### SHORT PROBLEM
Your answer should consist solely of the lines from the one with "Recreate this object" through the one with "of the tail.", copied exactly, endpoints included.

### GIVEN DATA
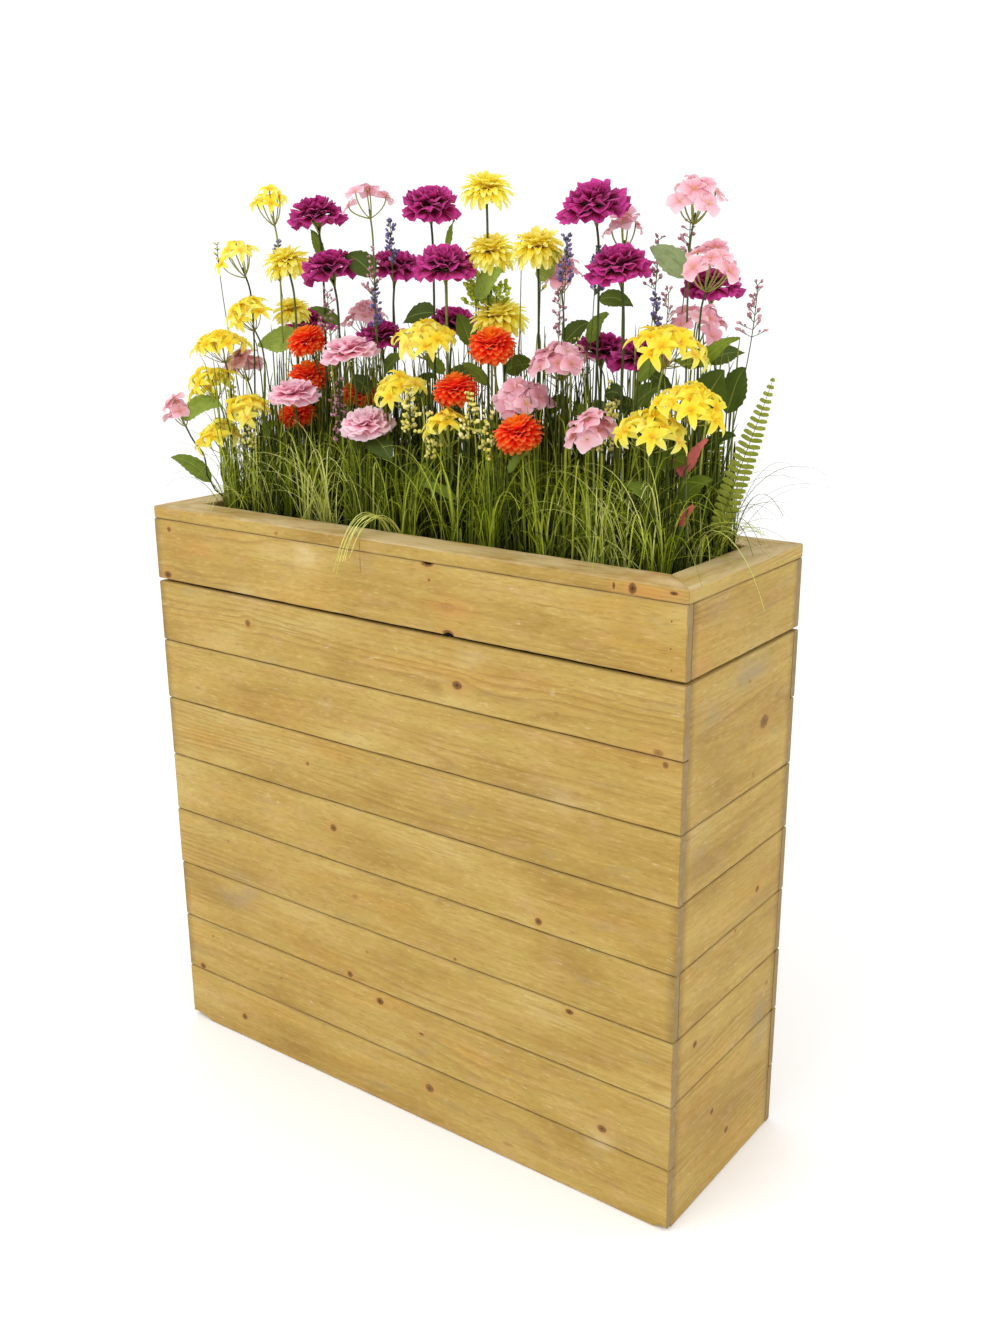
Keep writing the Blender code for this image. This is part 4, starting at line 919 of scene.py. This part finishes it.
def umbel(head, across, stars, opened):
    """Florets on stalks that arch up from one point, on a shallow dome."""
    draw = head.draw
    radius = (0.0190 if opened else 0.0230) if stars else 0.0180
    spread = across / 2 - (0.30 if stars else 0.50) * radius
    count, hang = opened or (int((2.6 if stars else 2.7) * (spread / radius) ** 2) + 7, 0.62)
    top = UMBEL_DEEP * 1.30 - 0.002
    low = -0.008 if opened else -0.004
    for step in range(count):
        share = math.sqrt((step + 0.3) / count)
        out = heading(step * GOLDEN_TURN + draw.uniform(-0.25, 0.25))
        place = out * spread * share * draw.uniform(0.84, 1.06)
        place[2] = top - UMBEL_DEEP * hang * share ** 2 + draw.uniform(-0.007, 0.004)
        tilt = (1.05 if stars else 0.95) * share
        aside = np.array([draw.uniform(-0.4, 0.4), draw.uniform(-0.4, 0.4), 0])
        facing = Vector(out * tilt + UP + aside).normalized()
        add_floret(head, place, facing, radius * draw.uniform(0.90, 1.10), stars)
        hub = UP * (low - 0.004 * draw.random())
        up = UP * (place[2] - hub[2])
        first = hub + out * spread * share * (0.55 if opened else 0.35) + up * (0.22 if opened else 0.10)
        second = place - up * (0.40 if opened else 0.35)
        head.stalk(bezier(hub, first, second, place, 6), STALK_RADIUS * (1.5 if opened else 1.0), 4,
                   0.5 + 0.4 * draw.random(), 0.45)


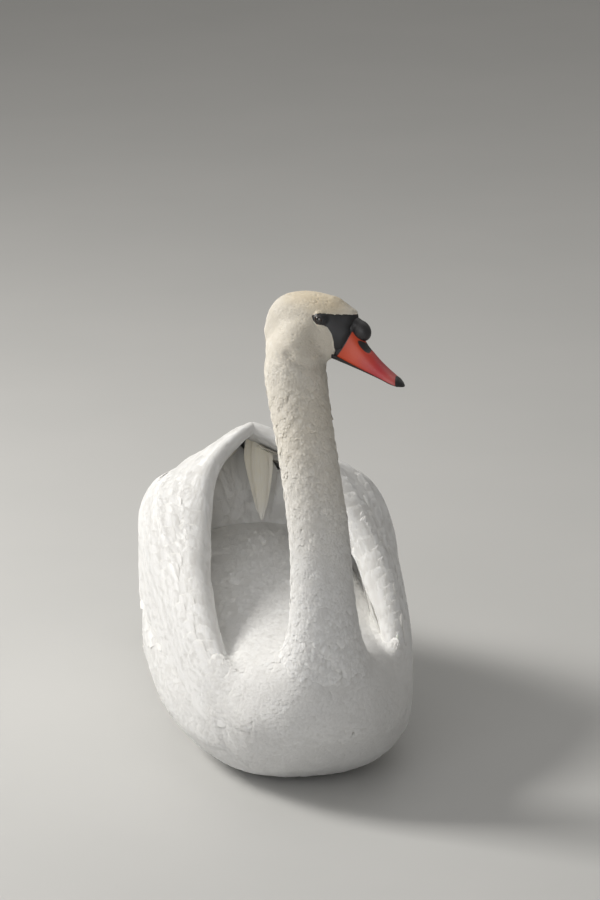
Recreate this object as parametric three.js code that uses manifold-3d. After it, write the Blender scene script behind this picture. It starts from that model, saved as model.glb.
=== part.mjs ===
// A mute swan, life size, sitting on its belly with both wings arched over its back, its neck raised and its
// head turned to its left.
//
// Millimetres, +Z up. The bird faces -Y and its left side is +X. The origin is the centre of the flat of the
// belly that it rests on. A "station" is a distance behind the front of the breast, so it runs from 0 at the
// breast to about 790 at the tip of the tail.

import * as THREE from 'three';
import { LoftGeometry } from 'three/addons/geometries/LoftGeometry.js';
import { mergeVertices } from 'three/addons/utils/BufferGeometryUtils.js';
import Module from 'manifold-3d';

const wasm = await Module();
wasm.setup();

// ---------------------------------------------------------------- driving dimensions

const BREAST_Y = -360; // y of station 0, the front of the breast
const WATERLINE = 85; // height at which a live bird floats; the wings are measured from here
const GAP = 0.35; // clearance between neighbouring parts
const EYE_RADIUS = 6.5;
const EYE_SIDE = 22.5; // from the middle of the head to the centre of an eye
const HEAD_AT = [19, -232.5, 589.5]; // the point midway between the eyes
const HEAD_TURN = -39.8; // degrees about +Z, from +X
const HEAD_DROP = 11; // degrees that the bill dips
const HEAD_TILT = -8; // degrees that the crown leans to the bird's left
const HINGE = [68, 28]; // station and girth of the shoulder, from which the wing feathers fan out
const MIDDLE_GAP = 3; // from the middle of the bird to the nearest feather tip of a wing
const CURL_TURN = THREE.MathUtils.degToRad(60); // how far the top of a raised wing turns inwards
const FOOT_STATION = 440; // where the toes join
const FOOT_SIDE = 78;

const WHITE = { color: 0xf0ede4, roughness: 0.8, metalness: 0 };
const CREAM = { color: 0xece2cf, roughness: 0.85, metalness: 0 };
const ORANGE = { color: 0xc8401f, roughness: 0.4, metalness: 0 };
const BLACK = { color: 0x121214, roughness: 0.45, metalness: 0 };
const SLATE = { color: 0x2b2b2e, roughness: 0.6, metalness: 0 };
const EYE_BROWN = { color: 0x140c08, roughness: 0.1, metalness: 0 };

// ---------------------------------------------------------------- tools

// A smooth function through rows of [position, value, value, ...].
function through(rows) {
  const at = new Float32Array(rows.map((row) => row[0]));
  const values = new Float32Array(rows.flatMap((row) => row.slice(1)));
  const curve = new THREE.CubicInterpolant(at, values, rows[0].length - 1);
  return (s) => Array.from(curve.evaluate(THREE.MathUtils.clamp(s, at[0], at[at.length - 1])));
}

const signedPower = (value, power) => Math.sign(value) * Math.abs(value) ** power;
const stationY = (station) => BREAST_Y + station;

// Evenly spaced numbers, crowded towards both ends where ease is true.
function steps(from, to, count, ease = false) {
  return Array.from({ length: count + 1 }, (_, i) => {
    const share = ease ? (1 - Math.cos((Math.PI * i) / count)) / 2 : i / count;
    return from + (to - from) * share;
  });
}

// A closed manifold solid from a geometry.
function solid(geometry) {
  const bare = new THREE.BufferGeometry();
  bare.setAttribute('position', geometry.attributes.position);
  if (geometry.index) bare.setIndex(geometry.index);
  const merged = mergeVertices(bare, 1e-3);
  const index = merged.index.array;
  const corners = [];
  for (let i = 0; i < index.length; i += 3) {
    const [a, b, c] = index.subarray(i, i + 3);
    if (a !== b && b !== c && c !== a) corners.push(a, b, c);
  }
  return new wasm.Manifold(new wasm.Mesh({
    numProp: 3,
    vertProperties: new Float32Array(merged.attributes.position.array),
    triVerts: new Uint32Array(corners),
  }));
}

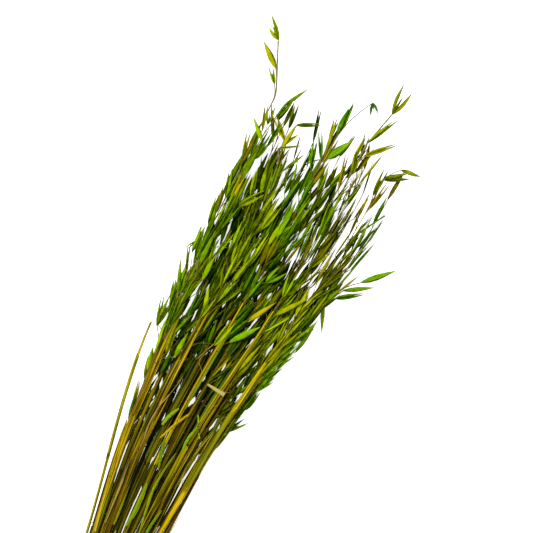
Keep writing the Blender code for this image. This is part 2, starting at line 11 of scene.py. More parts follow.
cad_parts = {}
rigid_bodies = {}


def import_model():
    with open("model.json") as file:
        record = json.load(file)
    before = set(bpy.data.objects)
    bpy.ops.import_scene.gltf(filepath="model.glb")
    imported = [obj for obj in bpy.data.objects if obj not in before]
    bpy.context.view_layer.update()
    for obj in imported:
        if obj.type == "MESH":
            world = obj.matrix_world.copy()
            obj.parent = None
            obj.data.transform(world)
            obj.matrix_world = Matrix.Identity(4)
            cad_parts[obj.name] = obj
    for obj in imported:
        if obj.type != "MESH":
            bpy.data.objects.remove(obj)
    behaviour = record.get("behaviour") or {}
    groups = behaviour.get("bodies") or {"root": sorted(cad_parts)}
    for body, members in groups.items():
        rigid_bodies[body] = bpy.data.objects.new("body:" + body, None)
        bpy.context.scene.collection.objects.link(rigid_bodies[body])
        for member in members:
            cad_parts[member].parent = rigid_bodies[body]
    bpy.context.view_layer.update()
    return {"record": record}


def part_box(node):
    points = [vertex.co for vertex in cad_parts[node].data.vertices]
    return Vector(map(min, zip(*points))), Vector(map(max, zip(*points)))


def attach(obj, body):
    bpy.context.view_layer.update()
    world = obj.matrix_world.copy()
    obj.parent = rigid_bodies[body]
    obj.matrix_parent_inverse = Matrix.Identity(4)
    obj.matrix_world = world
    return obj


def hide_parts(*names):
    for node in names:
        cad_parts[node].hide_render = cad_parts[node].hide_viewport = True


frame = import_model()
tieLow, tieHigh = (Vector(corner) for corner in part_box("tie"))
tiePlace = Vector(((tieLow.x + tieHigh.x) / 2, (tieLow.y + tieHigh.y) / 2, 0.0))  # lengths start here
slotOf = {part["node"]: part["material_slot"] for part in frame["record"]["subparts"]}
mm = 0.001

# How the bundle grows out of its tie, in metres; the solids follow the same rule
bundle = {
    "seed": 417,
    "looksSeed": 424,
    "cutEnd": -0.060,  # where the straws are cut, behind the tie
    "cutUneven": 0.006,
    "gap": 0.0003,
    "rows": (5, 6, 7, 6, 5),  # straws in each row of the tied bundle, lowest row first
    "strawRadius": 0.0016,
    "girth": (0.75, 1.25),  # how much thicker a straw gets above the tie
    "girthEnd": 0.09,
    "thinLength": 0.060,  # each straw thins over this length below its head
    "nodePlace": (0.10, 0.21),
    "pitch": 0.00375,  # from straw to straw inside the tie
    "tieHalf": 0.006,
    "tieThickness": 0.0016,
    "straightHalf": 0.009,
    "fanLeft": 0.043,
    "fanLeftLength": 0.150,
    "fanRight": 0.024,
    "fanRightLength": 0.080,
    "fanRightSwell": 0.043,
    "fanRightSwells": (0.20, 0.50),  # between these distances from the tie
    "fanEase": 0.025,
    "rowSpread": (1.30, 1.10, 1.0, 1.10, 1.30),
    "headRowHeight": 0.009,
    "headRowStep": 0.0112,
    "spreadEnd": 0.25,
    "riseEnd": 0.30,
    "buttSplay": 10.0,
    "bow": 0.0035,  # how far a straw sways
    "lift": 0.0015,
    "swayRates": (12, 14),
    "swayLength": 0.3,
    "swingLength": 0.045,  # a leader turns aside over this length
    "brokenSwing": 0.19,
}
bundle["rowPitch"] = bundle["pitch"] * math.sqrt(3) / 2
bundle["firstRow"] = bundle["tieThickness"] + bundle["gap"] + bundle["strawRadius"]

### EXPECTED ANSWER
Recreate this object as parametric three.js code that uses manifold-3d. After it, write the Blender scene script behind this picture. It starts from that model, saved as model.glb.
=== part.mjs ===
// A mute swan, life size, sitting on its belly with both wings arched over its back, its neck raised and its
// head turned to its left.
//
// Millimetres, +Z up. The bird faces -Y and its left side is +X. The origin is the centre of the flat of the
// belly that it rests on. A "station" is a distance behind the front of the breast, so it runs from 0 at the
// breast to about 790 at the tip of the tail.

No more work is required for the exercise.